▶ _What you have to do_
Single out each line with the word "code" and copy it.

▶ _Data records_
:::
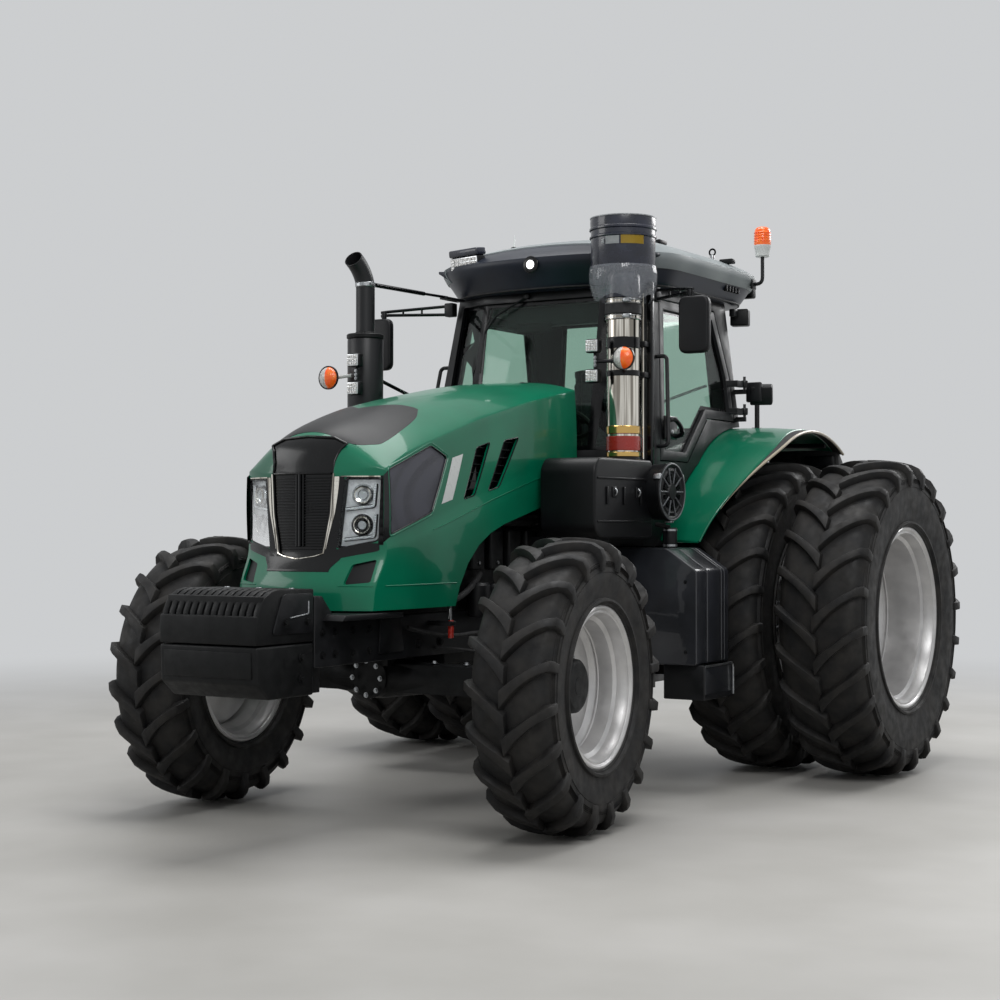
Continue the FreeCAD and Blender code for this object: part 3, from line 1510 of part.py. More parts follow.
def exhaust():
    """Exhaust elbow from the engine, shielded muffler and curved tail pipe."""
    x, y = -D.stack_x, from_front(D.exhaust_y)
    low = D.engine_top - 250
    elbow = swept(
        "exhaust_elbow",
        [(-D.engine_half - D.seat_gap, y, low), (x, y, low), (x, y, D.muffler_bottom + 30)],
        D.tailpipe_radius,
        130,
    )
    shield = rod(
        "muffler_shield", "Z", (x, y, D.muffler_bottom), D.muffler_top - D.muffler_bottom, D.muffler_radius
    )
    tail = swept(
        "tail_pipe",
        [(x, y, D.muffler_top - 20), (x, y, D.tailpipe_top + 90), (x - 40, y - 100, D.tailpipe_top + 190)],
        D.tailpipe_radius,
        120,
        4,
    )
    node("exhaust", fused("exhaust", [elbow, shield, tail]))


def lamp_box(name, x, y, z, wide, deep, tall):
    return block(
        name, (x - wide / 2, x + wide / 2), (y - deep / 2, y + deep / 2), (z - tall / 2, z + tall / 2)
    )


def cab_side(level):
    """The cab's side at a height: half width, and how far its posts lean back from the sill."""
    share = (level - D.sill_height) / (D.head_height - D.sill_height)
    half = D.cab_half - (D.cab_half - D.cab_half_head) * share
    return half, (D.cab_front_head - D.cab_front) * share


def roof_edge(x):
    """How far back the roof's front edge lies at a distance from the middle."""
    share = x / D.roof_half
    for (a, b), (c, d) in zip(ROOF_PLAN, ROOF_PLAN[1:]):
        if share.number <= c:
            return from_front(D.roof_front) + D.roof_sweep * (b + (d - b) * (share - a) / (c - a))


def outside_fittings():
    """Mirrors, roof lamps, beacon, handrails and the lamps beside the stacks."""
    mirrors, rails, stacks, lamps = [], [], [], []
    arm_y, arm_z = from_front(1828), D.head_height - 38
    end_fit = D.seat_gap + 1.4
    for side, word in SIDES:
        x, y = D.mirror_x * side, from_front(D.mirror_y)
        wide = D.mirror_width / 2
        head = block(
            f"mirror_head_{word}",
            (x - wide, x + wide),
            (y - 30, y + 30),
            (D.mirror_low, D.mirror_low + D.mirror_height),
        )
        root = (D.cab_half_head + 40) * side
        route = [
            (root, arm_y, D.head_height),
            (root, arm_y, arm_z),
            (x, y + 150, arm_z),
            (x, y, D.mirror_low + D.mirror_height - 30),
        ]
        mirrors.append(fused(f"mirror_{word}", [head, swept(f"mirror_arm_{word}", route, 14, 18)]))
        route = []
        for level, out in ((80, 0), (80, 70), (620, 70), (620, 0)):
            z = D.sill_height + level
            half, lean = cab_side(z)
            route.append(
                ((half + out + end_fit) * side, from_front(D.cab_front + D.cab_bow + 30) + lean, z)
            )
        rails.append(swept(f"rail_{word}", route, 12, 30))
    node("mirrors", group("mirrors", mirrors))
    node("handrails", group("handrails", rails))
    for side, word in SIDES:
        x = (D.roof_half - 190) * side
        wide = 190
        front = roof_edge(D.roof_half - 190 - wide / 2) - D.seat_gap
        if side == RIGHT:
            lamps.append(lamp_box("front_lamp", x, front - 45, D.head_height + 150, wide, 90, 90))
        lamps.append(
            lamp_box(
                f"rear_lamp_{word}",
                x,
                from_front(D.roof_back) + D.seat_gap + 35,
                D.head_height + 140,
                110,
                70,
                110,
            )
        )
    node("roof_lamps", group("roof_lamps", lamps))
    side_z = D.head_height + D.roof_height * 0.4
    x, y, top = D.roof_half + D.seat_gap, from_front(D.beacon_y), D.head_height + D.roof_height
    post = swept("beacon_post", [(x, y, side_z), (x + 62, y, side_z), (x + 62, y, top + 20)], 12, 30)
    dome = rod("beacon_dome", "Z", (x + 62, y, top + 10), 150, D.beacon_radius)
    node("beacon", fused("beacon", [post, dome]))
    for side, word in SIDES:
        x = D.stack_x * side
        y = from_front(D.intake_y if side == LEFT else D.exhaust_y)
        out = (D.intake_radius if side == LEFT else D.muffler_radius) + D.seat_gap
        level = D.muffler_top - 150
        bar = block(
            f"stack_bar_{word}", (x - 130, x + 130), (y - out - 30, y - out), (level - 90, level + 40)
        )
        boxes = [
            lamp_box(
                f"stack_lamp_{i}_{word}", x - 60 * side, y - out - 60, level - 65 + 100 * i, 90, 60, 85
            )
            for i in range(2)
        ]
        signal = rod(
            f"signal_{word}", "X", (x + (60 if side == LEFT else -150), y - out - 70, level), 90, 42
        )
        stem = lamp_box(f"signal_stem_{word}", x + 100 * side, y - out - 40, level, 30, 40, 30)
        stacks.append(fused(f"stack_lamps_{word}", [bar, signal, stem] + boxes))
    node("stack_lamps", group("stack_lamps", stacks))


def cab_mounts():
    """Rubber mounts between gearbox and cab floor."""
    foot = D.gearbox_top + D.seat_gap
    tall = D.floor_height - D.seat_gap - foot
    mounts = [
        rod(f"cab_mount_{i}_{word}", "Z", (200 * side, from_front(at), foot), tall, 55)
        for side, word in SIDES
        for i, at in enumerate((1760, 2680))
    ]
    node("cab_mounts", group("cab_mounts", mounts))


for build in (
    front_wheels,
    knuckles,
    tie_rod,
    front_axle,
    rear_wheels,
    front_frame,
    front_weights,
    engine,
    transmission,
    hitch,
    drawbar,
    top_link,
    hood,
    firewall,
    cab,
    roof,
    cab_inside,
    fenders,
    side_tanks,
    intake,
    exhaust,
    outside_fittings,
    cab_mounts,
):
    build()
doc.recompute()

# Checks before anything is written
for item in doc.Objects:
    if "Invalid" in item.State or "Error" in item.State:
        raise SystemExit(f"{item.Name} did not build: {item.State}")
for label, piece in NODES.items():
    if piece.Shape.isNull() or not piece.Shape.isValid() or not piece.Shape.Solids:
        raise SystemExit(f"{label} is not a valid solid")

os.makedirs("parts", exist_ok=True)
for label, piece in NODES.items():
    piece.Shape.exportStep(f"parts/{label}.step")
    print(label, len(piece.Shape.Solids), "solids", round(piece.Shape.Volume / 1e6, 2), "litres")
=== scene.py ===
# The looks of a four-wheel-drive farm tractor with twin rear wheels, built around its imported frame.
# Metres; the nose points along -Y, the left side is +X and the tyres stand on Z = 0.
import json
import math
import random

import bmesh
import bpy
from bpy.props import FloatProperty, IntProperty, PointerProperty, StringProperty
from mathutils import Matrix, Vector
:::
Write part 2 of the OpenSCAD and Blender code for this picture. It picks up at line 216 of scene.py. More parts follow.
:::
▶ _Response to the task_
Continue the FreeCAD and Blender code for this object: part 3, from line 1510 of part.py. More parts follow.
Write part 2 of the OpenSCAD and Blender code for this picture. It picks up at line 216 of scene.py. More parts follow.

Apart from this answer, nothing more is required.